Continental had significantly delineated various SCOOP discoveries before oil prices fell and thus has been able to move quickly into development drilling. Marathon Oil and Newfield Exploration are also major operators in the SCOOP. Some smaller companies active in the play hope to be able to prove up acreage to sell to the larger companies, Olmstead said.
In the STACK play, Devon Energy has a strong legacy position that it enhanced early this year with the USD 1.9-billion acquisition of privately held Felix Energy, which held key prospects in the Anadarko Basin.
Similarly, Marathon is bolstering its presence in the Anadarko with the USD 888-million purchase of privately held PayRock Energy Holdings, which was due to close by the end of the third quarter. Newfield, Husky Ventures, Cimarex, and Chaparral Energy are other major STACK play operators.
At least some operators have turned toward the SCOOP and STACK plays, Olmstead said, because “they’re at a point in their portfolio where they need another asset—whether it’s because they are running out of inventory in other assets (or) they don’t like the economics and think that despite the risks the economics here are worth it.”
Marcellus and Utica
In natural gas activity, the Marcellus and Utica plays have lately attracted additional rigs. “We’re very bullish on those plays,” Olmstead said.
Similar to Continental’s refocus from the Bakken to the SCOOP play, Southwestern Energy curtailed gas drilling in the Fayetteville Shale to concentrate “on the better part of their portfolio, the Marcellus acreage,” Olmstead said. The best near-term opportunities, he believes, lie in the northeastern Pennsylvania dry gas window.
“We’ve seen some very strong wells out of the Utica,” Olmstead continued. “EQT and a couple of other companies have had some amazing results. The question is really just the repeatability.”
The Shape of Things To Come
Current trends suggest that the geographic footprint of the US shale oil industry will be more centered on the Permian Basin when drilling activity recovers than it was before oil prices collapsed.
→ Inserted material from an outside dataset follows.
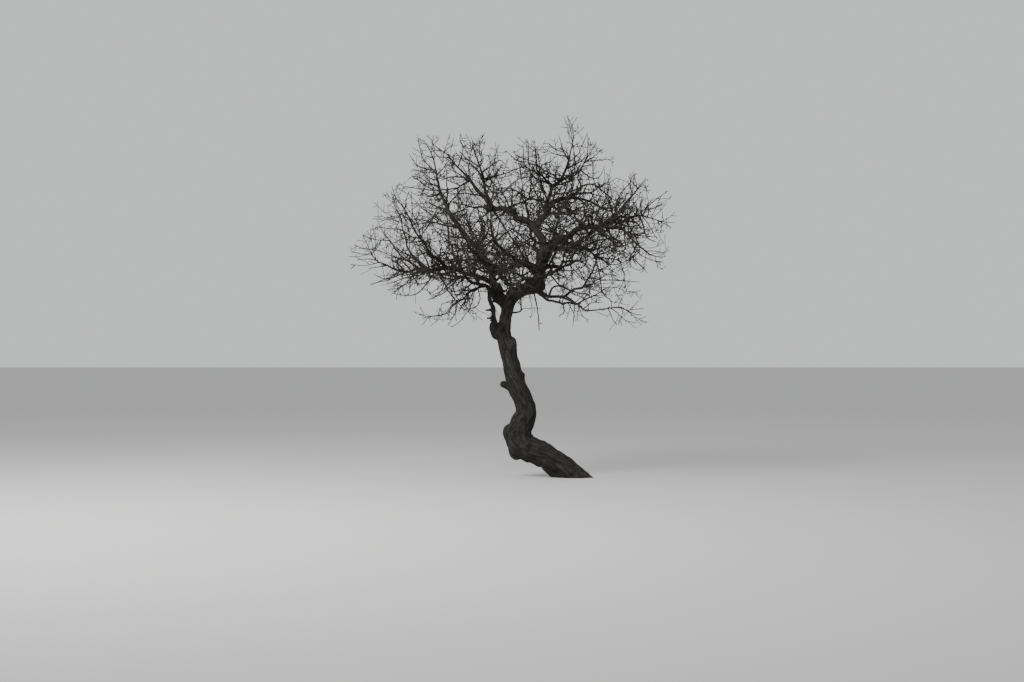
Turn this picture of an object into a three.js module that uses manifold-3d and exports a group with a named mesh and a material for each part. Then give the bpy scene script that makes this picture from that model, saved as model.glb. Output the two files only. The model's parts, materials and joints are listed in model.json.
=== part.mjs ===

The case is plausible, but there are some caveats when projecting to a full recovery environment.
Analyst Richard Zeits, who covers oil, gas, and commodities on the website Seeking Alpha, believes that Pioneer’s projection for 2025 industry production in the Permian is achievable and possibly conservative. Nonetheless, he notes some hurdles to be scaled as a recovery builds.
- Additions to processing, storage, and takeaway capacity and particularly the time and expense to develop processing capability for liquid-rich natural gas.
- The need to spread drilling to less-productive acreage.
- Eventual cost inflation in the supply chain.
Zeits emphasizes shale oil’s broadly distributed US production base that he believes can again come to the fore in a full recovery. “The industry will likely continue to rely on several prolific basins, most of which will contribute significantly to production growth in an upcycle,” he said.
However, it appears safe to say that while the Permian Basin did not lead the shale oil revolution, it will lead the US shale oil industry into the next recovery when it happens. And the same can be said of the Marcellus for shale gas.